In what way has your role as a Preceptor supported your personal CPD?

When your student asks a question that you don’t know, the answer to that is you are both learning. You want to teach them the right way, so it makes you reflect more and think about everyday things and how you do them. For example, a conversation about inhaler techniques led us to identify that we needed to update our resources around inhaler technique, such as placebos.

What has the impact of having an experiential learning placement student had on your own practice, on your dispensary team and on your OTC team?

I felt it gave the dispensary team confidence, as they helped to train the student up on different aspects of the dispensary processes. Equally, the student had to complete the in-house OTC training programme, which the OTC staff supported the student with, giving them extra responsibility within their role. 

How did the student competency assessment support you as a Preceptor?

It helps focus your energies and supports the student’s training plan.
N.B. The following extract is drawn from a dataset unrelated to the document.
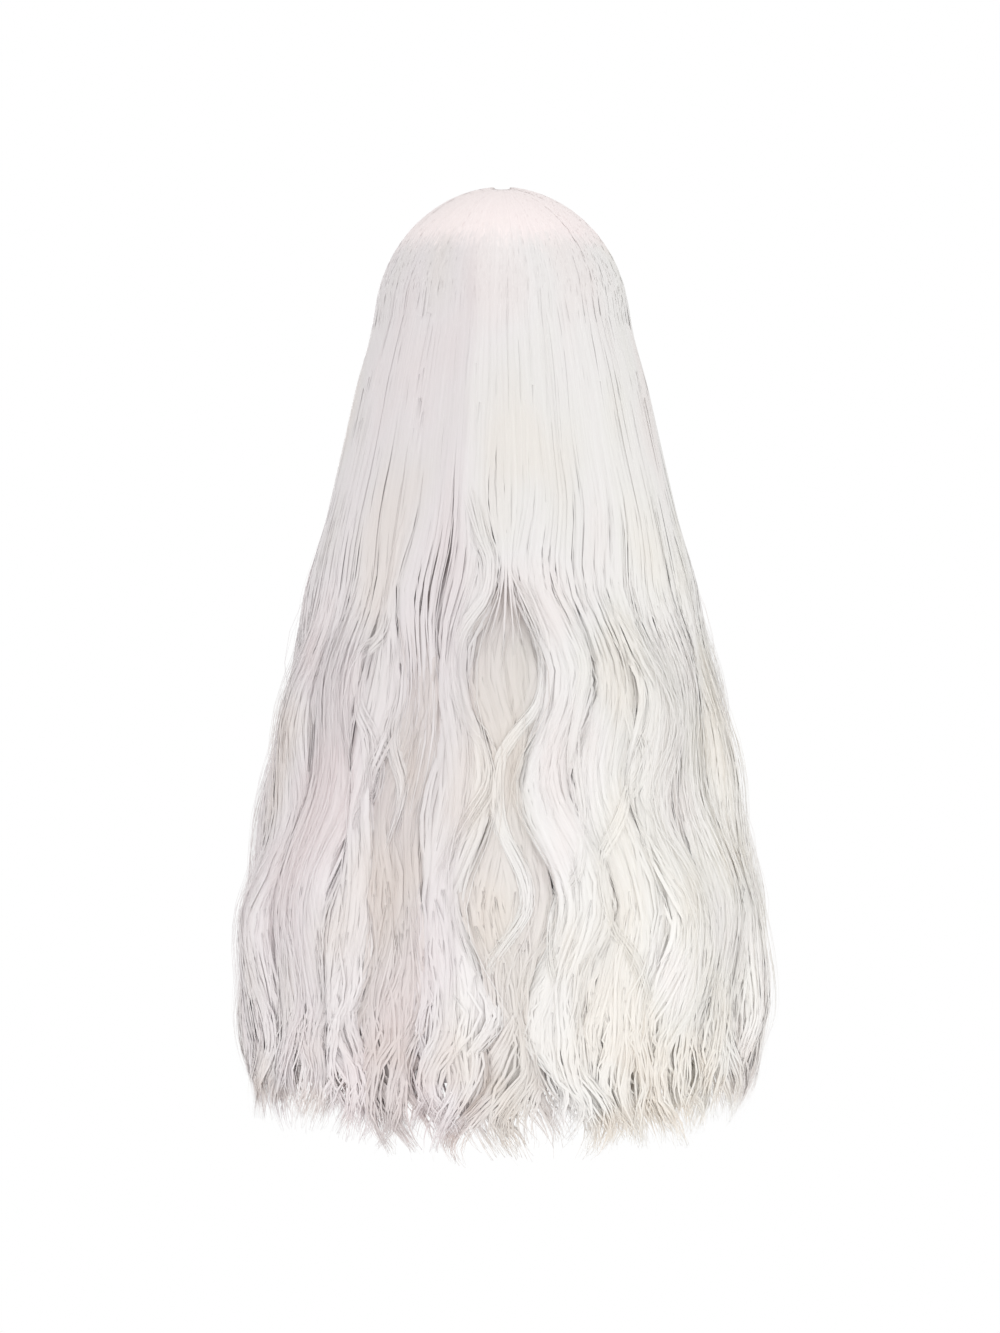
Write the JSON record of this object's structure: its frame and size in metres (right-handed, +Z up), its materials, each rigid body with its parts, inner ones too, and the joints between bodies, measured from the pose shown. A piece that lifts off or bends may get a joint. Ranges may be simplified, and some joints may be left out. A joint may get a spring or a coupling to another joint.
{
  "type": "long wavy wig",
  "caption": "Long pale wavy wig with a centre parting, held in its worn form: a thin hollow cap, smooth hair over the crown and wavy locks all round but the face.",
  "frame": {"origin": "where the crown of the wearer's head meets the inside of the cap, at the middle of its top", "axes": "+Z up, from the tips to the crown; +Y the way the wearer faces, so the pictured back of the wig is at -Y; +X the wearer's right as seen from behind"},
  "size_m": [0.3894, 0.244, 0.6961],
  "materials": {
    "hair": "soft sheen synthetic hair fibre",
    "cap_net": "matt elastic net",
    "parting_skin": "matt skin-toned mesh"
  },
  "bodies": {
    "root": {"cap_left": "cap_net", "cap_back": "cap_net", "cap_right": "cap_net", "parting_strip": "parting_skin", "crown_hair_left": "hair", "crown_hair_back": "hair", "crown_hair_right": "hair", "nape_hair": "hair", "lock_front_left_2": "hair", "lock_front_left_1": "hair", "lock_side_left_3": "hair", "lock_side_left_2": "hair", "lock_side_left_1": "hair", "lock_back_left_3": "hair", "lock_back_left_2": "hair", "lock_back_left_1": "hair", "lock_back_centre": "hair", "lock_back_right_1": "hair", "lock_back_right_2": "hair", "lock_back_right_3": "hair", "lock_side_right_1": "hair", "lock_side_right_2": "hair", "lock_side_right_3": "hair", "lock_front_right_1": "hair", "lock_front_right_2": "hair"}
  },
  "joints": []
}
I felt that the Level 3 requirement for the competency assessment was realistic for the stage of education and experience of the student, but it also set the expectations of the student.

On reflection, what are your thoughts of the experiential learning placements within the new integrated pharmacy programme? 

Getting real-life experience at an earlier stage in the course gives the student a better insight into the profession. 

Having the opportunity to avail of different placement settings, such as Role Emerging Practice, is very encouraging for students, as it broadens their horizons and options within the profession. It makes the undergraduate educational programme more relevant to practice.

I enjoyed the experience of being a Preceptor — it was overwhelmingly a positive experience.